Today the potential danger of imperialist intervention against the Soviet Union is greater than at any other time since 1921. This is the logical outcome of Stalin’s fundamental error of attempting to build “Socialism in a single country,” at the expense of the Revolution abroad. We regret the Soviet’s attack upon Finland and we must hold Stalin responsible for this major blow to the prestige of international Socialism. Nevertheless, it is necessary for the British working class to be on guard against being dragged by their capitalists into a war against the Russian workers and peasants under the hypocritical guise of defending “poor little Finland.”
We must not underestimate this danger, for already many spokesmen of Western imperialism on both sides of the Atlantic are declaring that the time has come to liquidate the socialised economy of the Soviet Union, and as a corollary of this, re-establish private ownership in the means of production.
Intervention has always been a danger confronting the Soviet Union and will continue to be so long as Russia is surrounded by hostile capitalist powers.
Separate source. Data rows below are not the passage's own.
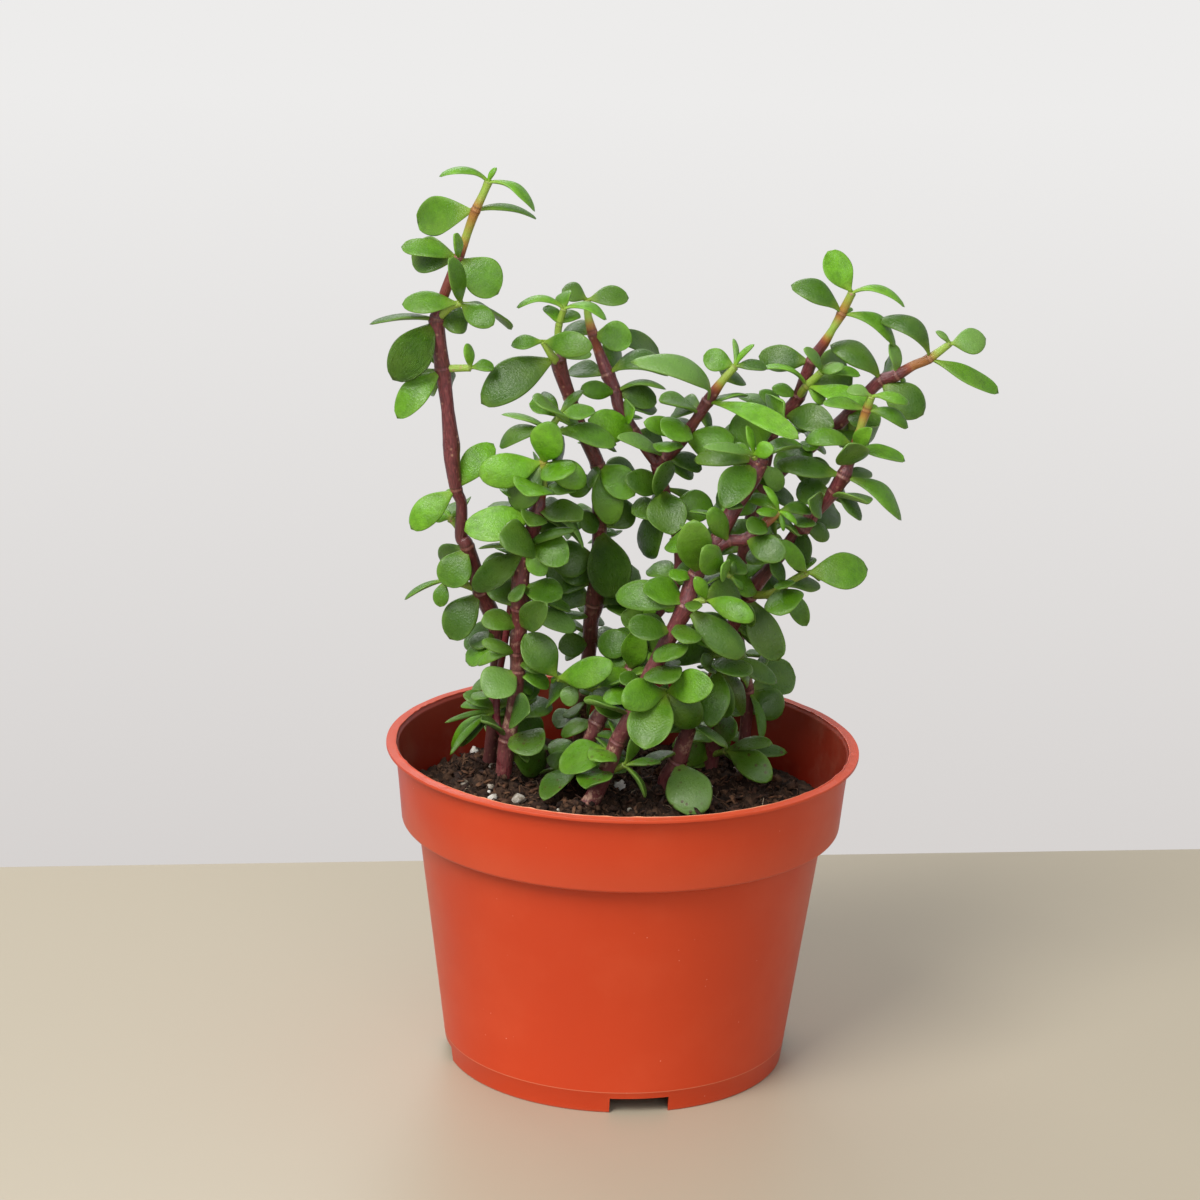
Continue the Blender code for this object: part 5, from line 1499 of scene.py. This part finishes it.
def pot_cutters(floor_top):
    """The points and faces of the four notches in the foot and the four drain holes in the floor."""
    for notch in range(NOTCH_COUNT):
        angle = math.radians(FIRST_NOTCH_DEGREES + notch * 360 / NOTCH_COUNT)
        outwards = Vector((math.sin(angle), -math.cos(angle), 0))
        sideways = Vector((math.cos(angle), math.sin(angle), 0))
        corners = []
        for height in (-CUT_BEYOND, NOTCH_HEIGHT):
            for reach, side in ((NOTCH_FROM, -1), (NOTCH_TO, -1), (NOTCH_TO, 1), (NOTCH_FROM, 1)):
                corner = outwards * reach + sideways * side * NOTCH_WIDTH / 2
                corners.append(corner + Vector((0, 0, height)))
        yield corners, ring_faces(2, 4)
        hole_angle = angle + math.pi / 4
        middle = Vector((math.sin(hole_angle), -math.cos(hole_angle), 0)) * DRAIN_HOLE_CIRCLE
        low = middle + Vector((0, 0, FLOOR_UNDERSIDE - CUT_BEYOND))
        high = middle + Vector((0, 0, floor_top + CUT_BEYOND))
        yield shoot_body([low, high], [2 * DRAIN_HOLE_RADIUS] * 2, DRAIN_HOLE_SIDES)


def cut_pot(pot, floor_top):
    """Takes the notches and the holes out of the pot."""
    group = bpy.data.collections.new("pot_cutters")
    bpy.context.scene.collection.children.link(group)
    for corners, faces in pot_cutters(floor_top):
        group.objects.link(bpy.data.objects.new("pot_cutter", closed_mesh("pot_cutter", corners, faces)))
    boolean = pot.modifiers.new("cut", "BOOLEAN")
    boolean.operand_type = "COLLECTION"
    boolean.collection = group
    boolean.operation = "DIFFERENCE"
    boolean.solver = "EXACT"
    graph = bpy.context.evaluated_depsgraph_get()
    result = bpy.data.meshes.new_from_object(pot.evaluated_get(graph))
    pot.modifiers.clear()
    pot.data = result
    for cutter in list(group.objects):
        bpy.data.objects.remove(cutter)
    bpy.data.collections.remove(group)
    pot.data.set_sharp_from_angle(angle=math.radians(SHARP_DEGREES))


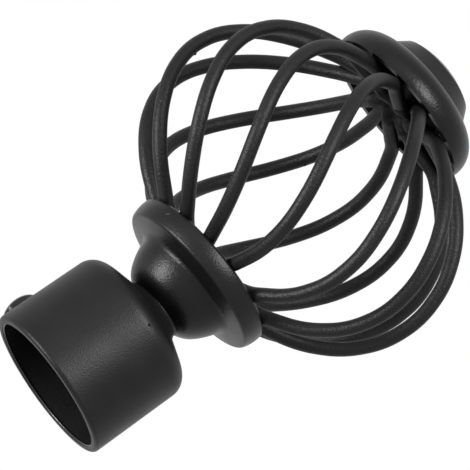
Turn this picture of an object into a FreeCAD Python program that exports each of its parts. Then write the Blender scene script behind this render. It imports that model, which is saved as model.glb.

But this potential danger has now become a reality, thanks to Stalin’s foreign policy, which has been forced upon him by the isolated position in which the Soviet Unions finds itself vis-à-vis the international working class. Having abandoned the policy of World Revolution and dependence upon the support of the international working class against the machinations of imperialist politicians, Stalin was forced, willy-nilly, to seek new allies among the ruling sections of the imperialist Powers whose foreign orientation at a given period coincided with the peace aims of the Kremlin.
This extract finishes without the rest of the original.